The Fed’s 28-day and 84-day loans to lenders — companies bid for these short-term loans since they are unwilling to lend to each other — were each raised by another $150 billion. The move raised the total that the Fed has made available through this facility alone to a once unimaginable $600 billion.
This huge sum in short-term lending reflects the training of Fed Chairman Ben Bernanke, whose academic career was dedicated to the study of the Great Depression and other financial calamities. He has long said that the Fed failed to act aggressively in the financial crisis following the 1929 stock market crash, and he's determined not to repeat that mistake.
"Clearly the Fed has exercised authority that goes well beyond what I thought normal for a central bank," said Paul Volcker, who was Fed chairman from 1979-87, during presentation of a report in New York on Monday.
Asked by McClatchy if there's ever been a time when a Fed chairman has taken more action in a shorter period of time, Volcker was succinct.
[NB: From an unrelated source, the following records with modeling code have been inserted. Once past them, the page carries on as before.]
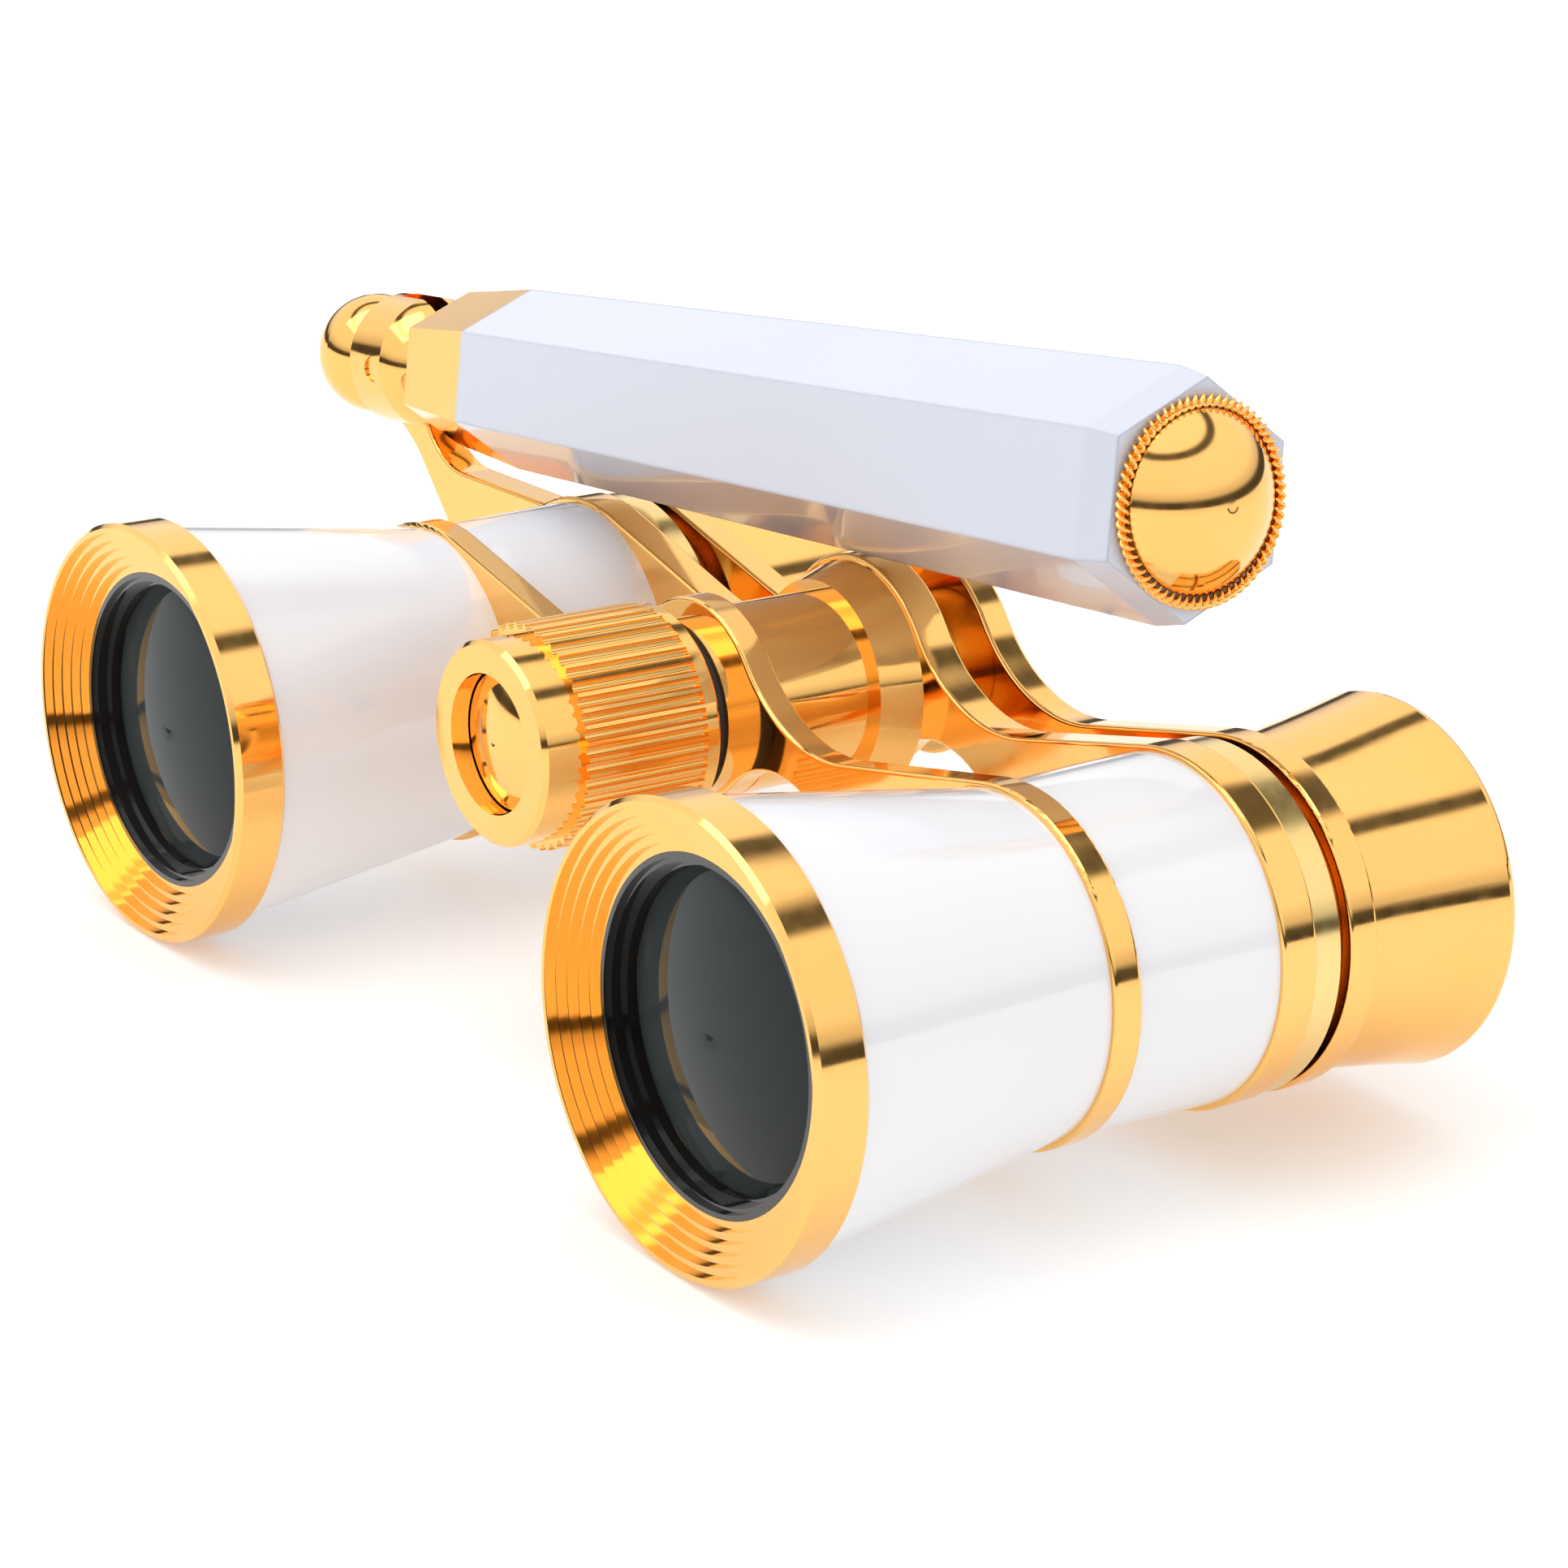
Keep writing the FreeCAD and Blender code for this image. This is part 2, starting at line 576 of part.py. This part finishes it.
turned("hub_cap", [
    ("sleeve_r + slip", "eye_ring_end"),
    ("hub_cap_r", "eye_ring_end"),
    ("hub_cap_r", "hub_cap_edge_y", "dome", 1),
    ("0", "hub_cap_end"),
    ("0", "sleeve_end + slip"),
    ("sleeve_r + slip", "sleeve_end + slip"),
])
turned("knob_disc", [
    ("0", "knob_y + rim_edge", "dome", 1),
    ("disc_r", "disc_edge_y"),
    ("disc_r", "disc_back_y"),
    ("0", "disc_back_y"),
])


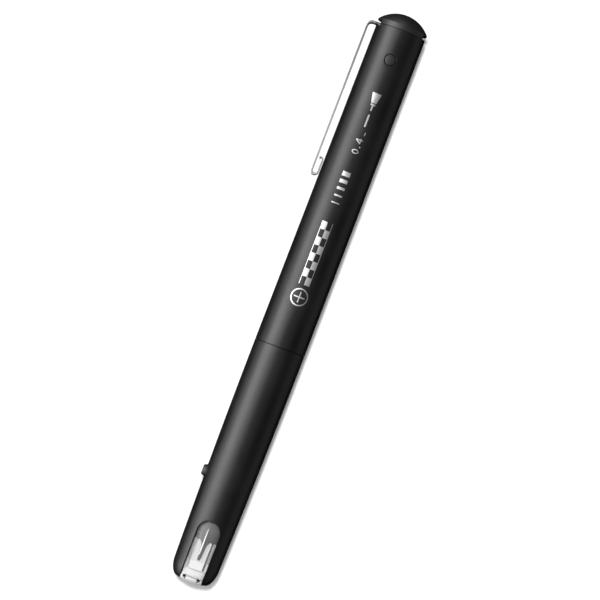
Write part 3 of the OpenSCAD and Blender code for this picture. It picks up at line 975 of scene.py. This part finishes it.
def side_panel(name, low, high, radiance, floor, distance=0.5, length=0.75):
    """A panel parallel to the pen that spans two angles, measured from straight up towards the clip side."""
    t = math.radians((low + high) / 2)
    across = 2 * distance * math.tan(math.radians(high - low) / 2)
    middle = Vector((0.07, distance * math.sin(t), distance * math.cos(t)))
    softbox(name, middle, (0.07, 0, 0), (across, length), radiance, skips=floor)


def build_light(floor, clip):
    side_panel("key", 33, 69, 5.2, floor)
    side_panel("key_falloff", 9, 33, 2.0, floor)
    side_panel("overhead", -9, 9, 0.45, floor)
    side_panel("far_side", -120, -75, 0.22, floor)
    side_panel("near_side", 69, 100, 0.8, floor)
    softbox("cap_end_card", (0.55, 0.25, 0.12), (0.14, 0, 0), (0.35, 0.6), 1.4, skips=floor)
    softbox("tail_end_card", (-0.30, 0.42, 0.10), (0, 0, 0), (0.35, 0.6), 2.6, skips=floor)
    # the floor and the ceiling as the clip would reflect them, since the floor is left out of reflections
    softbox("clip_bounce", (0.12, 0.45, -0.16), (0.12, 0, 0), (0.5, 2.0), 0.45, passes=floor, only=clip)
    softbox("clip_top", (0.12, 0.07, 0.9), (0.12, 0, 0), (0.25, 0.8), 0.18, only=clip)
    tilt_x, tilt_y, reach = math.radians(9.5), math.radians(6.6), 1.2
    sky = Vector((math.tan(tilt_x), math.tan(tilt_y), 1)) * reach + Vector((0.07, 0, 0))
    softbox("floor_light", sky, (0.07, 0, 0), (0.15, 0.15), 205.0, glossy=False, passes=clip)
    world = bpy.data.worlds.new("studio")
    world.use_nodes = True
    world.node_tree.nodes["Background"].inputs["Color"].default_value = (1, 1, 1, 1)
    world.node_tree.nodes["Background"].inputs["Strength"].default_value = 0.6
    world.cycles_visibility.glossy = False
    scene.world = world


def build_camera():
    data = bpy.data.cameras.new("camera")
    data.lens, data.sensor_width = 180, 36
    data.clip_start, data.clip_end = 0.01, 10
    camera = bpy.data.objects.new("camera", data)
    camera.location = PEN_MIDDLE + Vector((0, 0, CAMERA_HEIGHT))
    camera.rotation_euler = (0, 0, PEN_TURN - math.pi / 2)
    scene.collection.objects.link(camera)
    scene.camera = camera


build_light(build_floor(), clip)
build_camera()
scene.view_settings.view_transform = "Standard"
"The answer is no," said Volcker, who's known best for raising interest rates so high to choke inflation that they pushed the U.S. economy into a deep recession in 1981-1982, but the economy emerged to a long boom without parallel.
In other action Monday:
- The Fed said it was consulting with Treasury about possibly venturing into the market for commercial paper, a sort of promissory note issued by major U.S. corporations to fund their short-term needs such as making payroll. This market in September fell by about $153.5 billion, its largest plunge ever, underscoring how much business is slowing down.
The move encourages banks to keep their required reserves and perhaps excess reserves deposited at Fed district banks. The Fed would then operate as a bank, loaning that money out in short-term loans to further grease the gears of a financial system that is seizing up.